The domain of disorder (iii)

December 3, 2016

I made the point yesterday that the disordered domain within Cynefin is one of false confidence, assuming you know how to act without first making an ontological assessment. It is the opposite of chaos in terms of the individual response as to the decision maker nothing seems to be other than as expected. That aspect of disorder is in effect the sub-domain of inauthentic disorder coloured in red on the illustration. But there is also the use of disorder in terms of dynamic transition between domains, authentic disorder and coloured green. I keep thinking about changing the authentic word but I haven’t found anything better so it stands for the moment. In this final post (for the moment) on disorder I want to look at those transitions.

Upfront transitions between directly adjacent domains do not need to use disorder in other than one set of circumstances more fully described in the first disordered dynamic below and that is the lowest risk, mostly easily managed anyway. To move between Complex and Complicated you increase the constraints to see if you get repetition and/or predictability; if so the transition is achieved, if not try again. Relaxing constraints will shift from Complicated to Complex. Complicated to Obvious and back again is simply a question of the level of enforcement and the degree of flexibility afforded to those with competence. Complex to Chaotic is forced innovation, Ordered to Chaotic is a catastrophic failure induced by complacency.

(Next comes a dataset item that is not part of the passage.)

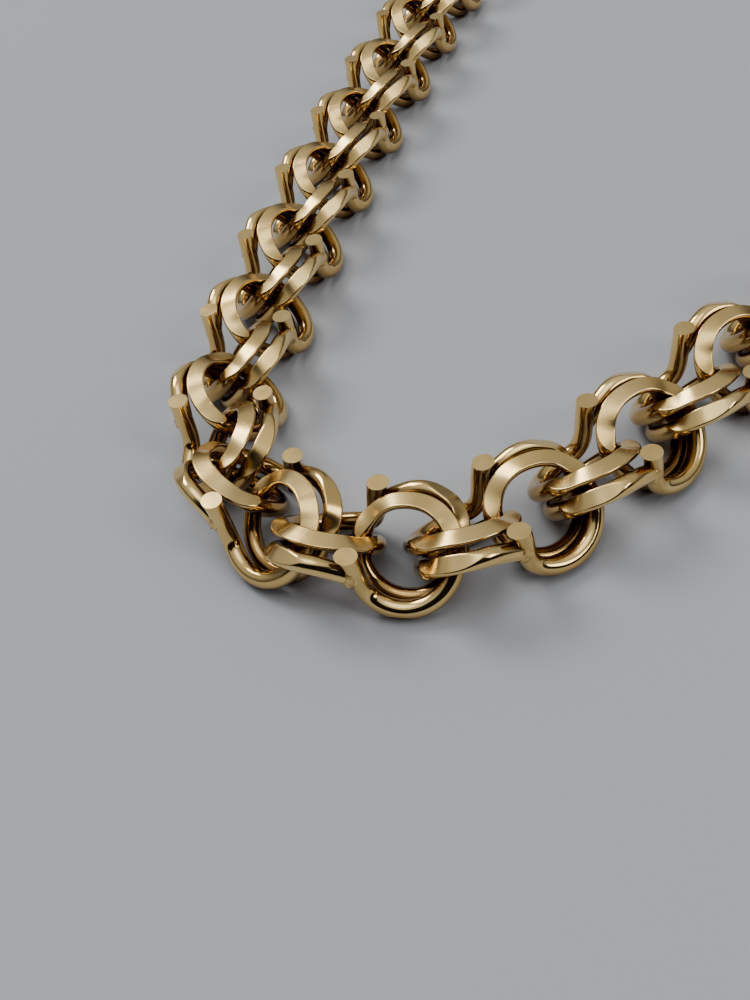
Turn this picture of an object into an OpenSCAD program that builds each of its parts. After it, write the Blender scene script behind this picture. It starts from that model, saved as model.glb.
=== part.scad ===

The shift through disorder is needed for non-adjacent domains. I’ve identified three here and have deliberately not invaded Complex to Obvious as (at the moment) I can’t think of any legitimate need for that dynamic. All movements through authentic disorder always carry a danger, so the trajectory needs to be controlled and have sufficient momentum to prevent falling into the red centre. Someone once suggested that disorder was like an open cast mine. Trucks driving around the edge in danger of falling in. So what are the three?

  1. A shift from ordered to complicated should be able to be achieved directly, but if you have entrained patterns of thinking, a refusal to accept some variation then a disruptive approach may be needed.  So if we have a set of bureaucratic rules which need revision, but that revision is disputed by those responsible we are going to have to take a different approach.  The shift is shown as close to the boundaries as it is low risk.  You simply take the existing process and run parallel, contained safe-to-fail experiments to test alternatives.  That is by its nature a complex activity but easy to move over to complicated on an evidence base.  Its all a boundary shift and a shallow  use of disorder.
  2. More serious is where the rigidity of the Obvious domain has reached a level of complacency.  Informal networks are having to work harder and harder to make the system work despite itself.  It is all to frequent in a post BPR, post Sick Stigma world where compliance has become more important than delivery.  The process has become entrained and cannot easily be disrupted.  To change this situation requires a radical shift, moving people to the edge of chaos before shifting into the complex to allow a more sustainable and resilient system change as a whole.   I normally use the illustration of a project I ran many years ago when we exposed the partners of an accounting firm to the full bureaucratic horror of their expenses procedures by making then operational actors in the weekly horror of currency variation calculations, categories splitting and online reconciliation.  The result storm of fury resulted in racially, internally driven change.
  3. The final transition is a innovation one.  Here we have a complicated approach which is over constrained and avoiding radical innovation.  We may simply have failed to realise that the context has shifted, or it may be a paradigm change, a significant switch in the industry, government etc.   Here we need to transit disorder in order to allow a shallow dive into chaos to open up radically new possibilities.   I’ve used the Longitude problem to illustrate this in the past and that is still a good example. I really need to make some more recordings for the same reason I need a new passport – that video is the current me plus thirty five kilos.

Now there is more to come on disorder. It may make sense to have more than two subdomains (my first two examples open this up). I also need to continue the work I am doing on containers and coupling as a new approach to constraint and also to problem definition. I ran the first ever exercise on that in Milan earlier today. But for the moment its time to move on from disorder.

2 responses to “The domain of disorder (iii)”

  1. Rolf F. Katzenberger says:

    Would you say that a stunt like Columbus’ egg might constitute a legitimate use of the Complex to Obvious transition? Or is that just an example for an instant disorder-to-obvious mo(ve)ment of understanding?